Directions: Up to and including the line that contains "CAP_TOP = 1.4", write out each line of the material from its first line, exactly.

Material provided:

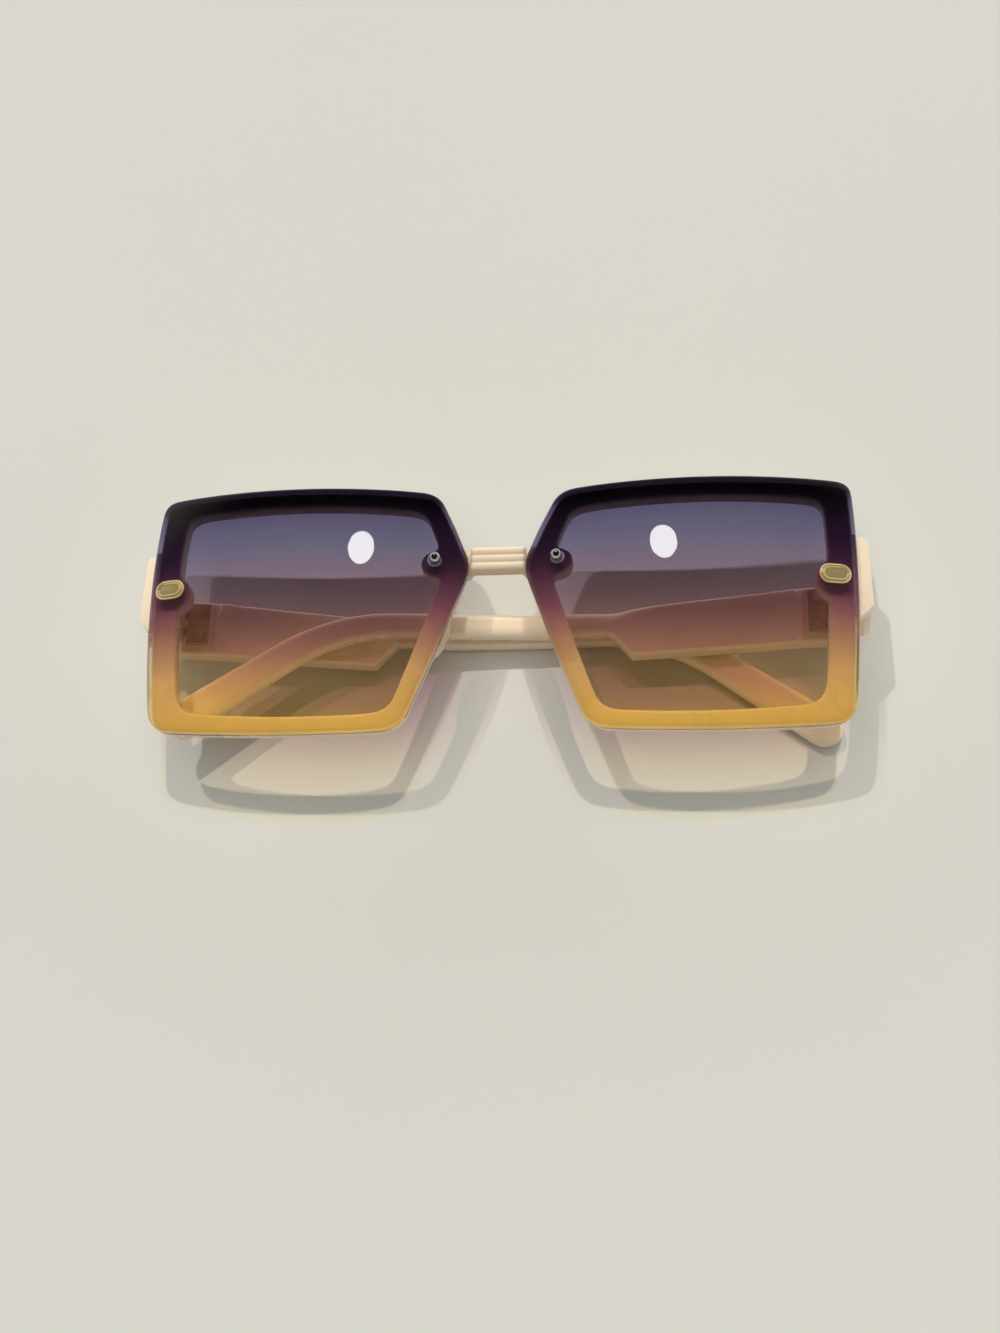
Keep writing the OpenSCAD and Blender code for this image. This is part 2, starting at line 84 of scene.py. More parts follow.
WASHER_HEIGHT = 0.3 * MM
POST_RADIUS = 0.6 * MM
POST_REACH = 1.15 * MM
POST_ROUND = 0.15 * MM
POST_INSIDE = 0.5 * MM
NECK_RADIUS = 0.66 * MM

# Waist of an endpiece: falls of its level, its lower edge and its upper edge
ENDPIECE_WAIST = (2.4 * MM, 0.6 * MM, 1.6 * MM)

# Lip under the lowest ridge of the bridge: inset, then start and end below the step
BRIDGE_LIP = (0.2 * MM, 0.9 * MM, 1.1 * MM)

# Post of a stud: radius and rise of its tip, then start, radius and level of its collar
POST_TIP = (0.35 * MM, 0.2 * MM)
COLLAR = (0.16 * MM, 0.72 * MM, 0.22 * MM)

# Steps and limits of the meshes
LENS_STEPS = 8
LENS_LOOPS = 34
RIM_STEPS = 48
NEAR_BOSS = 3 * MM
FINE_STEP = 0.28 * MM
COARSE_STEP = 1.1 * MM
SHARP = math.radians(50)
ENDPIECE_SHARP = math.radians(28)
RIDGE_TURNS = range(72, -90, -18)
QUARTER_STEPS = 5
FACE_STEPS = 10
BEND_STEPS = 12
BALL_STEPS = 12
HALF_ROUND_STEPS = 16

# Steps from an end of the bridge: distance in mm, share of the ridges and of the gusset
RIDGE_END = (
    (-3, 0, 1), (0.05, 0, 1), (0.2, 0.55, 0.85), (0.4, 0.8, 0.5), (0.7, 0.96, 0.15), (1.1, 1, 0),
)

# Rings of an oval cap, in mm: distance in from its edge and height above the lens
CAP_STEPS = (
    (0.45, 0.3), (0.3, 0.34), (0.1, 0.5), (0.0, 0.72), (0.0, 0.9), (0.08, 1.1), (0.24, 1.27),
    (0.45, 1.36), (0.62, 1.38), (0.74, 1.33), (0.82, 1.18), (0.9, 1.06), (1.0, 1.03),
    (1.3, 1.05), (1.6, 1.09), (1.9, 1.11),
)
CAP_TOP = 1.4

# Rings along a temple, in mm from its hinge
# Butt and wide part: place, radius of the corners, inset of the edges and of the faces
WIDE_ROUND = 0.7
BUTT_PLACES = (
    (0.15, 0.3, 0.5, 0.4), (0.3, 0.5, 0.15, 0.12), (0.65, 0.65, 0, 0), (3, WIDE_ROUND, 0, 0),
)
# Edge of the raised panel: place from its start, and share of its rise still missing
PANEL_EDGE = ((-0.02, 1.0), (0.03, 0.92), (0.24, 0.1), (0.32, 0.02), (0.42, 0.0))
PANEL_CURVE_SHARE = 0.6
PANEL_PLACES = (12, 16, 20, 24, 28, 32)
# End of the wide part: place and radius of the brow corner
PANEL_END = ((36, 0.8), (38, 1.0), (39.5, 1.25), (41, 1.55), (41.5, 1.65))
# Step: share of its length, radius of the corners and of the brow corner
STEP_PLACES = (
    (0.12, 0.8, 1.8), (0.3, 0.95, 2.1), (0.5, 1.15, 2.35), (0.75, 1.4, 2.45), (0.92, 1.6, 2.4),
    (1.05, 1.7, 2.3),
)
# Arm, with the radius of its brow corner at the first place and its loss for each mm
ARM_PLACES = (48, 51, 54, 57, 58.5, 59.5, 60.5, 61.5, 64, 68, 73, 78, 83, 87)
ARM_BROW_ROUND = (2.2, 0.02)
# Tip: shares of its straight length, then angles, thinning and corners of its round end
TIP_PLACES = (0.2, 0.4, 0.6, 0.8, 1.0)
TIP_ANGLES = (18, 36, 52, 66, 77, 85)
TIP_THINNING = (0.93, 0.8)
TIP_CORNERS = (0.95, 0.97)

# Camera of the photo, from a fit to the outlines of the lenses
CAMERA_AT = Vector((32.50, -121.56, 292.81)) * MM
CAMERA_AXES = (
    (0.99411, 0.02222, -0.10605),
    (0.01867, 0.92898, 0.36966),
    (0.10673, -0.36947, 0.92309),
)
CAMERA_LENS = 40.55
CAMERA_SENSOR = 36


def length(name, text, value):
    """A size property in metres, given in millimetres."""
    return FloatProperty(
        name=name, description=text, default=value * MM, unit="LENGTH", precision=5
    )


def degrees(name, text, value):
    """An angle property in radians, given in degrees."""
    return FloatProperty(
        name=name, description=text, default=math.radians(value), subtype="ANGLE"
    )


def colour(name, text, value):
    """A colour property."""
    return FloatVectorProperty(
        name=name, description=text, default=value, size=3, subtype="COLOR", min=0.0, max=1.0
    )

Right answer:
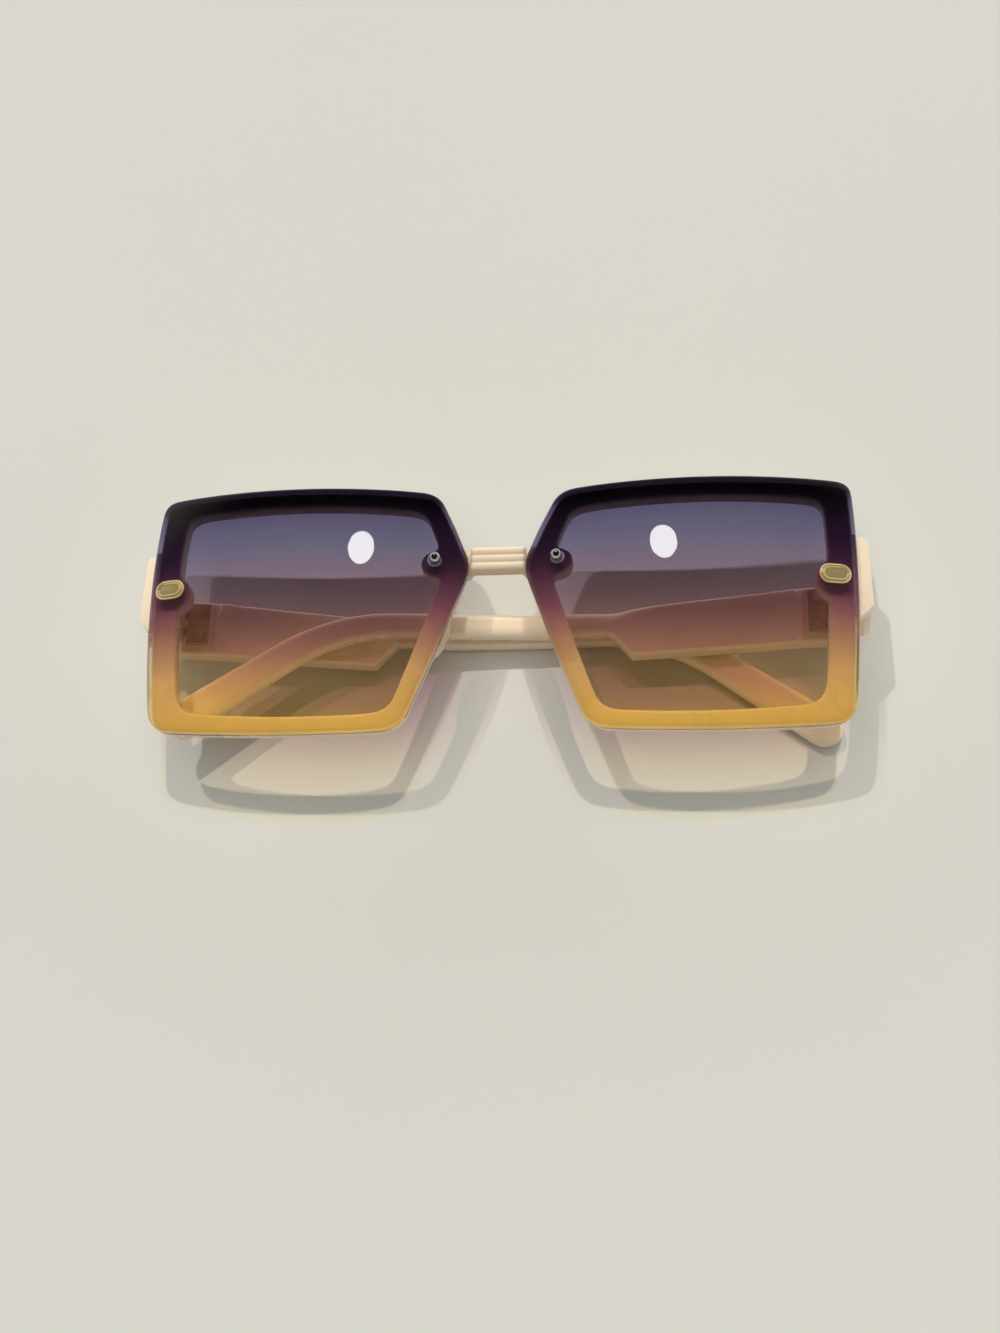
Keep writing the OpenSCAD and Blender code for this image. This is part 2, starting at line 84 of scene.py. More parts follow.
WASHER_HEIGHT = 0.3 * MM
POST_RADIUS = 0.6 * MM
POST_REACH = 1.15 * MM
POST_ROUND = 0.15 * MM
POST_INSIDE = 0.5 * MM
NECK_RADIUS = 0.66 * MM

# Waist of an endpiece: falls of its level, its lower edge and its upper edge
ENDPIECE_WAIST = (2.4 * MM, 0.6 * MM, 1.6 * MM)

# Lip under the lowest ridge of the bridge: inset, then start and end below the step
BRIDGE_LIP = (0.2 * MM, 0.9 * MM, 1.1 * MM)

# Post of a stud: radius and rise of its tip, then start, radius and level of its collar
POST_TIP = (0.35 * MM, 0.2 * MM)
COLLAR = (0.16 * MM, 0.72 * MM, 0.22 * MM)

# Steps and limits of the meshes
LENS_STEPS = 8
LENS_LOOPS = 34
RIM_STEPS = 48
NEAR_BOSS = 3 * MM
FINE_STEP = 0.28 * MM
COARSE_STEP = 1.1 * MM
SHARP = math.radians(50)
ENDPIECE_SHARP = math.radians(28)
RIDGE_TURNS = range(72, -90, -18)
QUARTER_STEPS = 5
FACE_STEPS = 10
BEND_STEPS = 12
BALL_STEPS = 12
HALF_ROUND_STEPS = 16

# Steps from an end of the bridge: distance in mm, share of the ridges and of the gusset
RIDGE_END = (
    (-3, 0, 1), (0.05, 0, 1), (0.2, 0.55, 0.85), (0.4, 0.8, 0.5), (0.7, 0.96, 0.15), (1.1, 1, 0),
)

# Rings of an oval cap, in mm: distance in from its edge and height above the lens
CAP_STEPS = (
    (0.45, 0.3), (0.3, 0.34), (0.1, 0.5), (0.0, 0.72), (0.0, 0.9), (0.08, 1.1), (0.24, 1.27),
    (0.45, 1.36), (0.62, 1.38), (0.74, 1.33), (0.82, 1.18), (0.9, 1.06), (1.0, 1.03),
    (1.3, 1.05), (1.6, 1.09), (1.9, 1.11),
)
CAP_TOP = 1.4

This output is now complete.